When Grace Slick departed to join Jefferson Airplane, she took this song with her, bringing it to the Surrealistic Pillow sessions, along with her own composition "White Rabbit". Subsequently, the Airplane's more ferocious rock and roll version became the band's first and biggest success; the single by Jefferson Airplane scored at #5 on the Billboard Hot 100.
"Somebody to Love" was also a track on their influential album released in February 1967, Surrealistic Pillow. Driven by Slick's forceful vocal, the song's hard-rock sound was atypical of the group's more folk-oriented psychedelia that comprised most of their previous style and some of the album. The lyrics are in the second person, with each two-line verse setting a scene of alienation and despair, and the chorus repeating the title of the song, with slight variations such as: "... / Don't you need somebody to love? / Wouldn't you love somebody to love? / ..." Like the album on which it appeared, this song was instrumental in publicizing the existence of the Haight-Ashbury counterculture to the rest of the United States.
This version appears in the film version of Fear and Loathing in Las Vegas when Raoul Duke reminisces about the first time he took LSD at The Matrix club in San Francisco in 1967. The song is also played during prologue in TV movie A Bright Shining Lie (1998), and in A Home at the End of the World (2004).
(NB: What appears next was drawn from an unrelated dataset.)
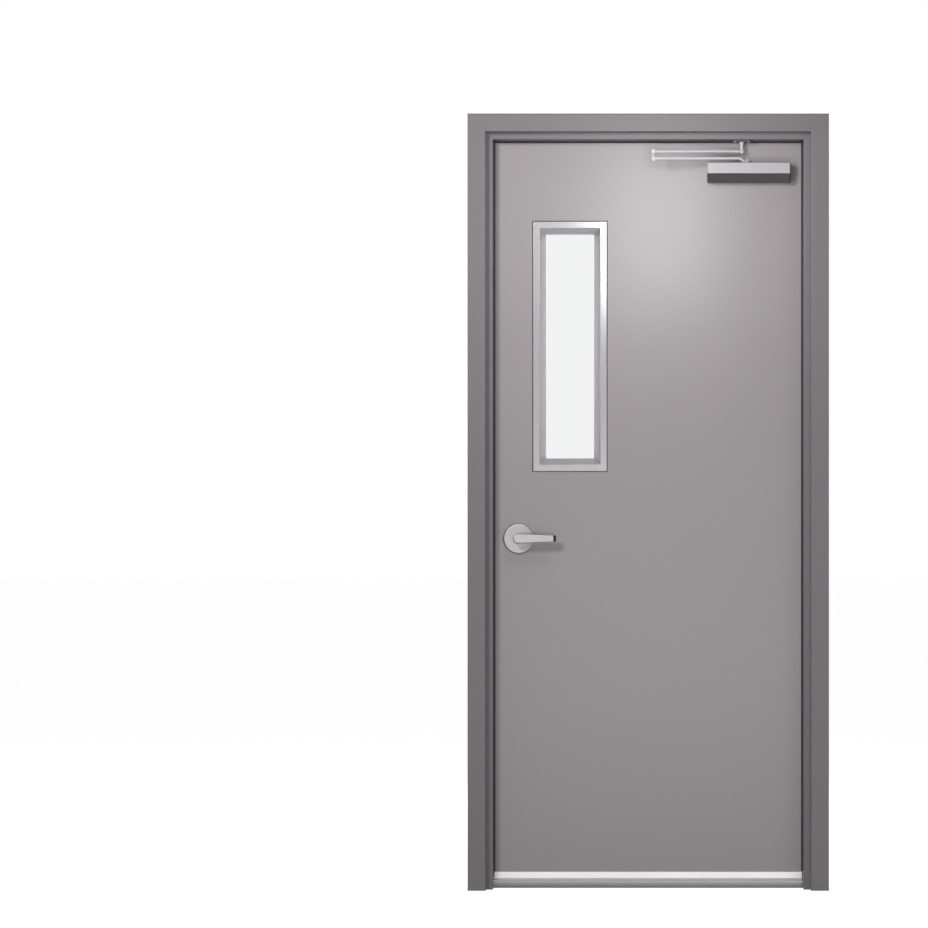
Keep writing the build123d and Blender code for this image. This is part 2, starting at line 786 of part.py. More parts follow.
# Shoe under the soffit, with the collared post and pin that carry the forearm
post_bottom = forearm_height + elbow_boss / 2 + split_gap
post_top = soffit_height - shoe_sheet
with BuildPart() as closer_shoe:
    with BuildSketch(Plane.XY.offset(post_top)) as shoe_outline:
        with Locations((shoe_x, shoe_y)):
            Rectangle(shoe_width, shoe_depth)
        chamfer(shoe_outline.vertices(), shoe_corner)
    extrude(amount=shoe_sheet)
    with Locations((shoe_x, shoe_y, post_top)):
        Cylinder(post_radius, post_top - post_bottom, align=(Align.CENTER, Align.CENTER, Align.MAX))
        Cylinder(post_collar_radius, post_collar_height,
                 align=(Align.CENTER, Align.CENTER, Align.MAX))
    with Locations((shoe_x, shoe_y, post_bottom)):
        Cylinder(elbow_pin_radius, split_gap + elbow_boss + post_pin_end,
                 align=(Align.CENTER, Align.CENTER, Align.MAX))
closer_shoe.part.label = "closer_shoe"
export_step(closer_shoe.part, "parts/closer_shoe.step")

# Door-bottom sweep: a bright holder on the push face and its rubber lip
sweep_half_length = stop_half_width - sweep_side_gap
with BuildPart() as sweep_retainer:
    with BuildSketch(push_face):
        with Locations((0, sweep_bottom)):
            Rectangle(2 * sweep_half_length, sweep_height, align=(Align.CENTER, Align.MIN))
    extrude(amount=sweep_proud)
    fillet(sweep_retainer.edges().filter_by(Axis.X).group_by(Axis.Y)[0], sweep_round)
sweep_retainer.part.label = "sweep_retainer"
export_step(sweep_retainer.part, "parts/sweep_retainer.step")

with BuildPart() as sweep_seal:
    with Locations((0, -leaf_face - sweep_proud / 2, sweep_bottom)):
        Box(2 * sweep_half_length, sweep_lip_width, sweep_lift - sweep_lip_gap,
            align=(Align.CENTER, Align.CENTER, Align.MAX))
sweep_seal.part.label = "sweep_seal"
export_step(sweep_seal.part, "parts/sweep_seal.step")
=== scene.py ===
import json
import math

import bmesh
import bpy
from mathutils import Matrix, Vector


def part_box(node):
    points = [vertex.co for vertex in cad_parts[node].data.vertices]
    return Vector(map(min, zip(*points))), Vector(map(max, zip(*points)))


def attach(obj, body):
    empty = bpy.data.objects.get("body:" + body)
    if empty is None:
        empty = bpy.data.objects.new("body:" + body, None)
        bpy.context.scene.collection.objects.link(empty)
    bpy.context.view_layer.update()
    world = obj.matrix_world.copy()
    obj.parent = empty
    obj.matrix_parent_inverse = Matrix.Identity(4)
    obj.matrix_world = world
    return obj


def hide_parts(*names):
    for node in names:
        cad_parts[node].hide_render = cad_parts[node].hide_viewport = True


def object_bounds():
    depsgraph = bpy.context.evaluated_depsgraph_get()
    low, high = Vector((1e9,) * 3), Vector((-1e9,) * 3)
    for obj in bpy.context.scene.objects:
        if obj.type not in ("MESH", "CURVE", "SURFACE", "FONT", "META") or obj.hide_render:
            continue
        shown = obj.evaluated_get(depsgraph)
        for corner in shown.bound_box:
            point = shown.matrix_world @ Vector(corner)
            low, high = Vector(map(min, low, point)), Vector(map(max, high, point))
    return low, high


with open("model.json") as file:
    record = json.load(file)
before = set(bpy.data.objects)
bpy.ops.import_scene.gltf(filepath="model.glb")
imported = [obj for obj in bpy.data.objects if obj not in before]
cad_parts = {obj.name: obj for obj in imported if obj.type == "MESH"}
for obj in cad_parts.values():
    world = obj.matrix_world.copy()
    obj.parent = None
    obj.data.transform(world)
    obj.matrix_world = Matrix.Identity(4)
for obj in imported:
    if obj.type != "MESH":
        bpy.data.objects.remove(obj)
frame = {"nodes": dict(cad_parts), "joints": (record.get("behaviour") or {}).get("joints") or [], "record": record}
cad_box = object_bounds()
scene = bpy.context.scene

# The photograph's frame: its pixels, what one of them spans at the frame's push face, and the
# doorway's centre line and floor line in it
PICTURE = 928
PIXEL_MM = 2.8043
CENTRE_PIXEL = 648.25
FLOOR_PIXEL = 891.58


# Colours and nodes

def colour(code):
    """A linear colour with alpha from an sRGB hex value such as 8F8A8B."""
    channels = [int(code[i:i + 2], 16) / 255 for i in (0, 2, 4)]
    return [c / 12.92 if c <= 0.04045 else ((c + 0.055) / 1.055) ** 2.4 for c in channels] + [1.0]


def add(tree, kind, settings=None, inputs=None):
    """One node, with its settings, its constant inputs and its links."""
    node = tree.nodes.new(kind)
    for name, value in (settings or {}).items():
        setattr(node, name, value)
    for key, value in (inputs or {}).items():
        if isinstance(value, bpy.types.NodeSocket):
            tree.links.new(value, node.inputs[key])
        else:
            node.inputs[key].default_value = value
    return node


def per_metre(millimetres):
    """The scale that draws a pattern of this size on Object coordinates."""
    return 1000.0 / millimetres


def noise(tree, place, millimetres, detail):
    """Noise whose patches have this size."""
    return add(tree, "ShaderNodeTexNoise", inputs={
        "Vector": place, "Scale": per_metre(millimetres), "Detail": detail})


def object_place(tree):
    return add(tree, "ShaderNodeTexCoord").outputs["Object"]


def new_material(name):
    material = bpy.data.materials.new(name)
    material.use_nodes = True
    material.node_tree.nodes.clear()
    return material, material.node_tree


def finish_with(tree, shader):
    add(tree, "ShaderNodeOutputMaterial", inputs={"Surface": shader})


def two_tones(tree, factor, first, second):
    """A colour between two hex colours, by a factor from 0 to 1."""
    mix = add(tree, "ShaderNodeMix", {"data_type": "RGBA"}, {0: factor})
    mix.inputs[6].default_value = colour(first)
    mix.inputs[7].default_value = colour(second)
    return mix.outputs[2]


# Baked enamel on steel: a sprayed, oven-baked coat, grey on the door and silver on the closer. The
# eye sees an even tone with a soft sheen, a broad blurred highlight, a faint orange peel and slow
# unevenness of the sheet.
# The real peel is about 2 mm wide, drawn 5 mm wide so that it still shows at this distance.
def baked_enamel(name, light, dark, roughness):
    material, tree = new_material(name)
    place = object_place(tree)
    slow = noise(tree, place, 420, 2.0)
    peel = noise(tree, place, 5, 1.0)
    sheet = noise(tree, place, 260, 0.0)
    tone = two_tones(tree, slow.outputs["Fac"], dark, light)
    wave = add(tree, "ShaderNodeBump", inputs={
        "Height": sheet.outputs["Fac"], "Strength": 0.06, "Distance": 0.004})
    bump = add(tree, "ShaderNodeBump", inputs={
        "Height": peel.outputs["Fac"], "Strength": 0.05, "Distance": 0.0002,
        "Normal": wave.outputs["Normal"]})
    gloss = add(tree, "ShaderNodeMapRange", inputs={
        "Value": slow.outputs["Fac"], "To Min": roughness - 0.03, "To Max": roughness + 0.03})
    finish_with(tree, add(tree, "ShaderNodeBsdfPrincipled", inputs={
        "Base Color": tone, "Roughness": gloss.outputs["Result"], "Normal": bump.outputs["Normal"],
        "IOR": 1.5}).outputs[0])
    return material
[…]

In the 1996 film The Cable Guy, Jim Carrey performs a karaoke version as his character Ernie "Chip" Douglas. Carrey's version is also on the movie's soundtrack.
The full, vocal version of the song can also be heard on a radio in the beginning of the Paramount film Four Brothers.
The song works as a metaphorical framing device for the Coen brothers' film A Serious Man.
The song is featured in episode five of season two of Being Human as the vampire Mitchell explores his residual humanity, through a relationship with a mortal woman.
The song was played on episode 3 of ITV drama Marchlands.
The song is a downloadable content for Rock Band 3.